### [Record excerpts]
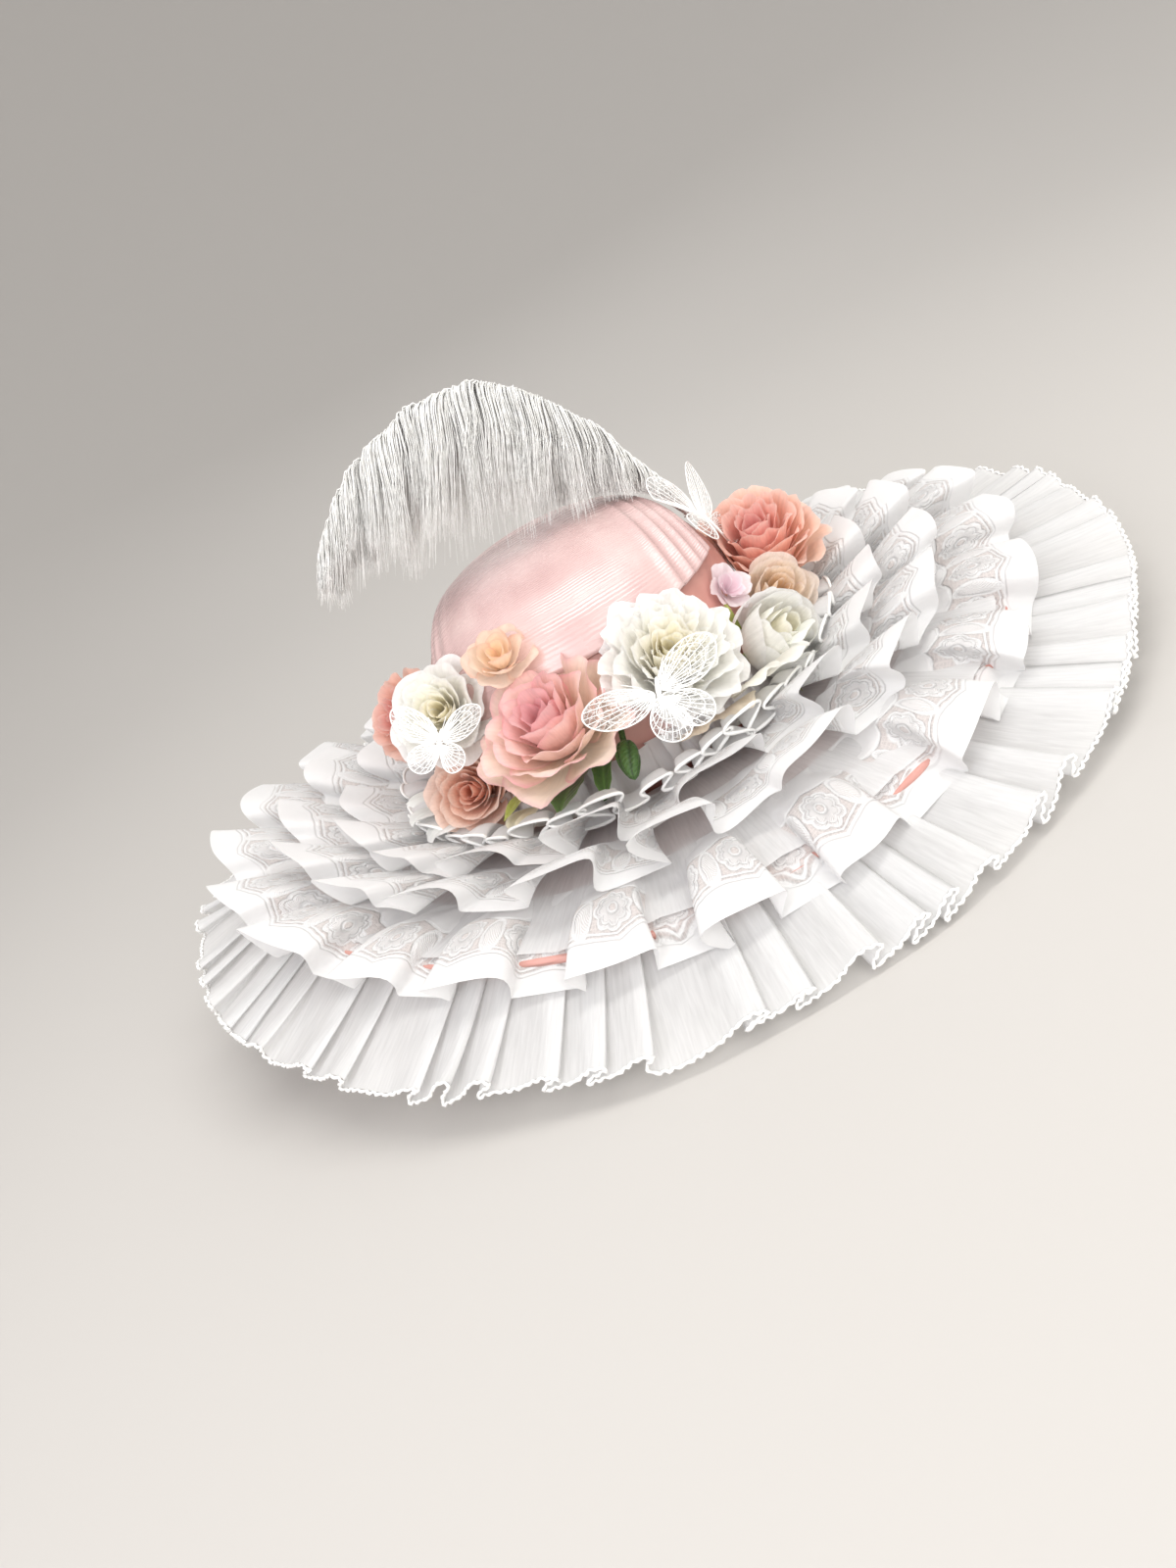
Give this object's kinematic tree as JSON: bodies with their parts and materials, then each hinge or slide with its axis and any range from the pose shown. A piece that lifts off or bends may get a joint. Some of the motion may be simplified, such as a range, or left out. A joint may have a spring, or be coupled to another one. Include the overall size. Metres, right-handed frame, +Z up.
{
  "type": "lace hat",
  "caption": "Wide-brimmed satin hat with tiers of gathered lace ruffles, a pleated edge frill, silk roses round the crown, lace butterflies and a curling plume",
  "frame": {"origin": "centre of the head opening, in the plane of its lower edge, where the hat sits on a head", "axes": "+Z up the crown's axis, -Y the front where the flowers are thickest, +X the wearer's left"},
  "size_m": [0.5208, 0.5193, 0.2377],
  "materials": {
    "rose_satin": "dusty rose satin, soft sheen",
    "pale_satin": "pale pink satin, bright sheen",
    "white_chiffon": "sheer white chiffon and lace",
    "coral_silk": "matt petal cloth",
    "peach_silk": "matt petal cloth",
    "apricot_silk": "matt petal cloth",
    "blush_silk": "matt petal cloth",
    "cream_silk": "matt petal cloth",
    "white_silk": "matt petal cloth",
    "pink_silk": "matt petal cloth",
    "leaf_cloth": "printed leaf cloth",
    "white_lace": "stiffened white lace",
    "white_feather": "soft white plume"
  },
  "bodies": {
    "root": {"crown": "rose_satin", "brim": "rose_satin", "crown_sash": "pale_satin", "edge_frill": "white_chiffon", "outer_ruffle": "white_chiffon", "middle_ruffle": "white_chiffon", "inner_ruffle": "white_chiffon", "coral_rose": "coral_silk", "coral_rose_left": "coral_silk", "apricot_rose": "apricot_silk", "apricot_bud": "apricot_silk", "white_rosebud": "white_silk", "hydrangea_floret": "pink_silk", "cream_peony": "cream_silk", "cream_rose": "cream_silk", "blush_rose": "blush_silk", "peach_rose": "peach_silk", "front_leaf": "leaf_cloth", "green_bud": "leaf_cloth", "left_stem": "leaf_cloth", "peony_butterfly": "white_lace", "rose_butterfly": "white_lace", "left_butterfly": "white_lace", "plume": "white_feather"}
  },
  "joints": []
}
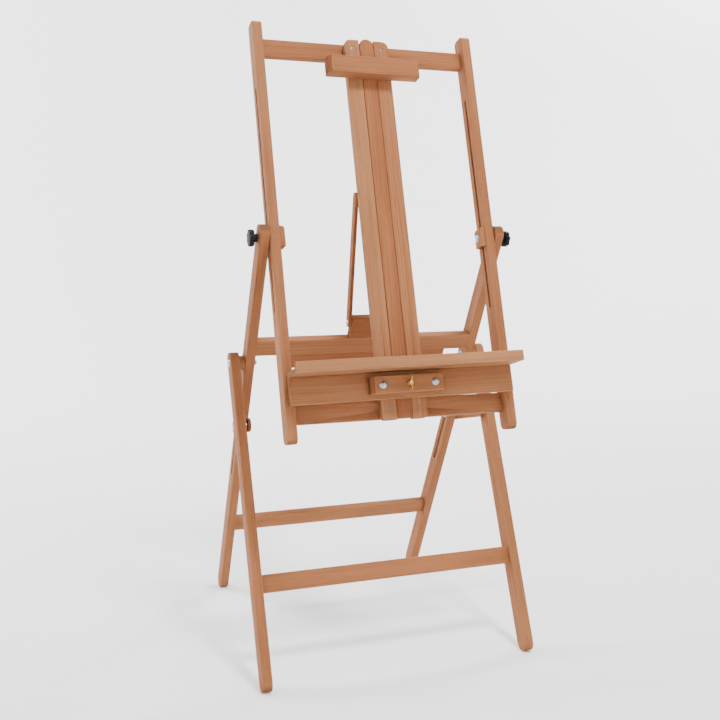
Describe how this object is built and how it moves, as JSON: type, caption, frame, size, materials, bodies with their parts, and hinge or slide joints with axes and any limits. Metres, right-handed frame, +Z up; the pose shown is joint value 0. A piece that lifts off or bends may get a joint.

### [What is expected]
Extract all of the data above without altering anything.

### [The completed task]
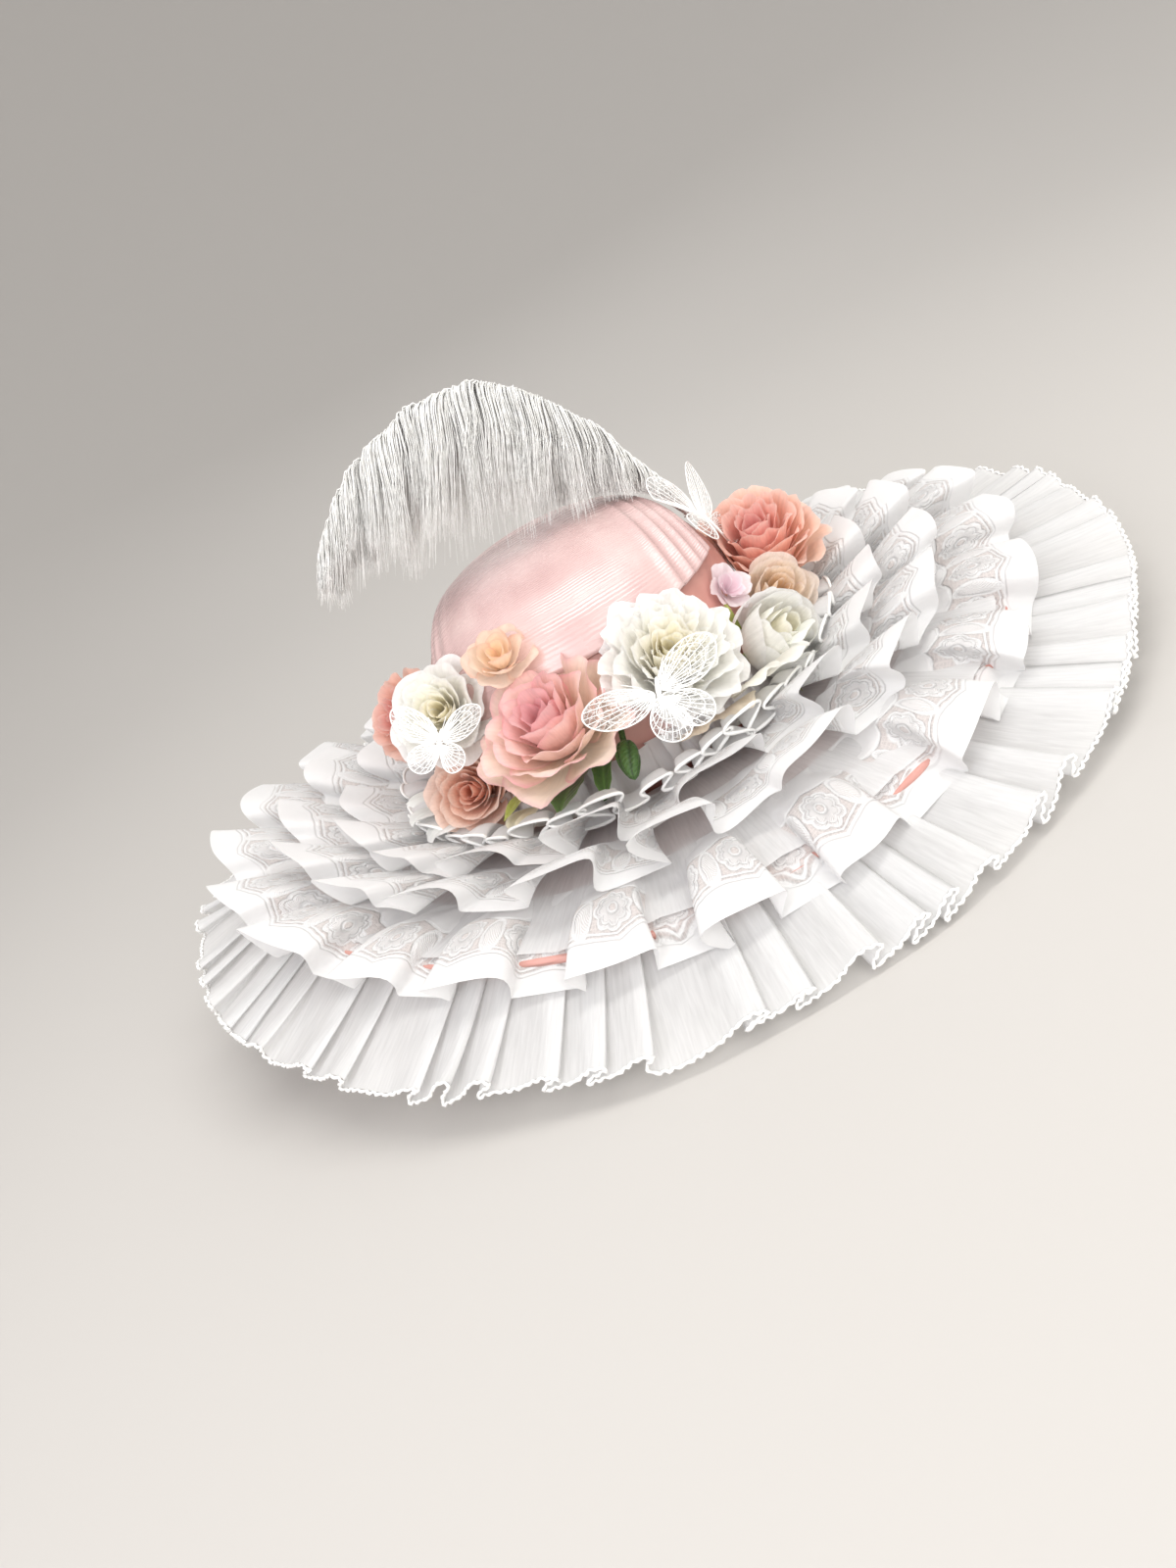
Give this object's kinematic tree as JSON: bodies with their parts and materials, then each hinge or slide with its axis and any range from the pose shown. A piece that lifts off or bends may get a joint. Some of the motion may be simplified, such as a range, or left out. A joint may have a spring, or be coupled to another one. Include the overall size. Metres, right-handed frame, +Z up.
{
  "type": "lace hat",
  "caption": "Wide-brimmed satin hat with tiers of gathered lace ruffles, a pleated edge frill, silk roses round the crown, lace butterflies and a curling plume",
  "frame": {"origin": "centre of the head opening, in the plane of its lower edge, where the hat sits on a head", "axes": "+Z up the crown's axis, -Y the front where the flowers are thickest, +X the wearer's left"},
  "size_m": [0.5208, 0.5193, 0.2377],
  "materials": {
    "rose_satin": "dusty rose satin, soft sheen",
    "pale_satin": "pale pink satin, bright sheen",
    "white_chiffon": "sheer white chiffon and lace",
    "coral_silk": "matt petal cloth",
    "peach_silk": "matt petal cloth",
    "apricot_silk": "matt petal cloth",
    "blush_silk": "matt petal cloth",
    "cream_silk": "matt petal cloth",
    "white_silk": "matt petal cloth",
    "pink_silk": "matt petal cloth",
    "leaf_cloth": "printed leaf cloth",
    "white_lace": "stiffened white lace",
    "white_feather": "soft white plume"
  },
  "bodies": {
    "root": {"crown": "rose_satin", "brim": "rose_satin", "crown_sash": "pale_satin", "edge_frill": "white_chiffon", "outer_ruffle": "white_chiffon", "middle_ruffle": "white_chiffon", "inner_ruffle": "white_chiffon", "coral_rose": "coral_silk", "coral_rose_left": "coral_silk", "apricot_rose": "apricot_silk", "apricot_bud": "apricot_silk", "white_rosebud": "white_silk", "hydrangea_floret": "pink_silk", "cream_peony": "cream_silk", "cream_rose": "cream_silk", "blush_rose": "blush_silk", "peach_rose": "peach_silk", "front_leaf": "leaf_cloth", "green_bud": "leaf_cloth", "left_stem": "leaf_cloth", "peony_butterfly": "white_lace", "rose_butterfly": "white_lace", "left_butterfly": "white_lace", "plume": "white_feather"}
  },
  "joints": []
}
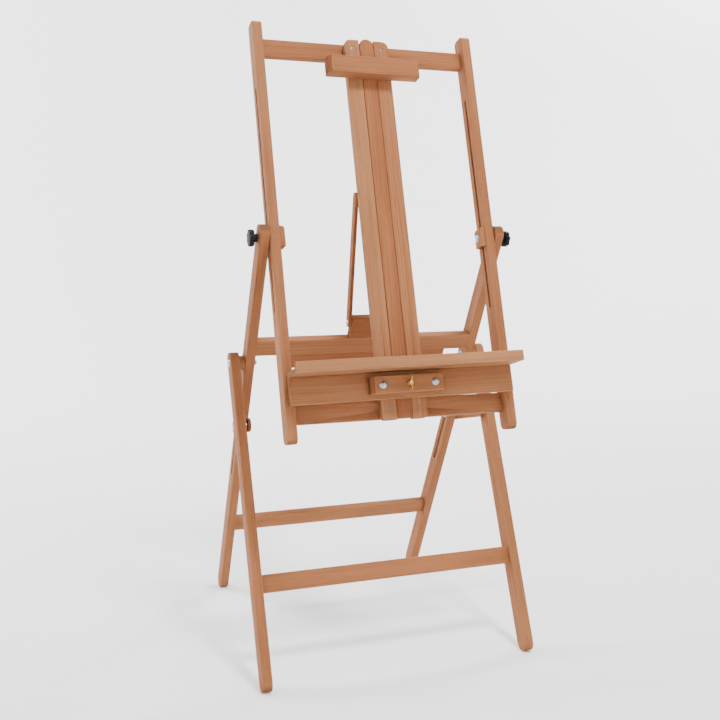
Describe how this object is built and how it moves, as JSON: type, caption, frame, size, materials, bodies with their parts, and hinge or slide joints with axes and any limits. Metres, right-handed frame, +Z up; the pose shown is joint value 0. A piece that lifts off or bends may get a joint.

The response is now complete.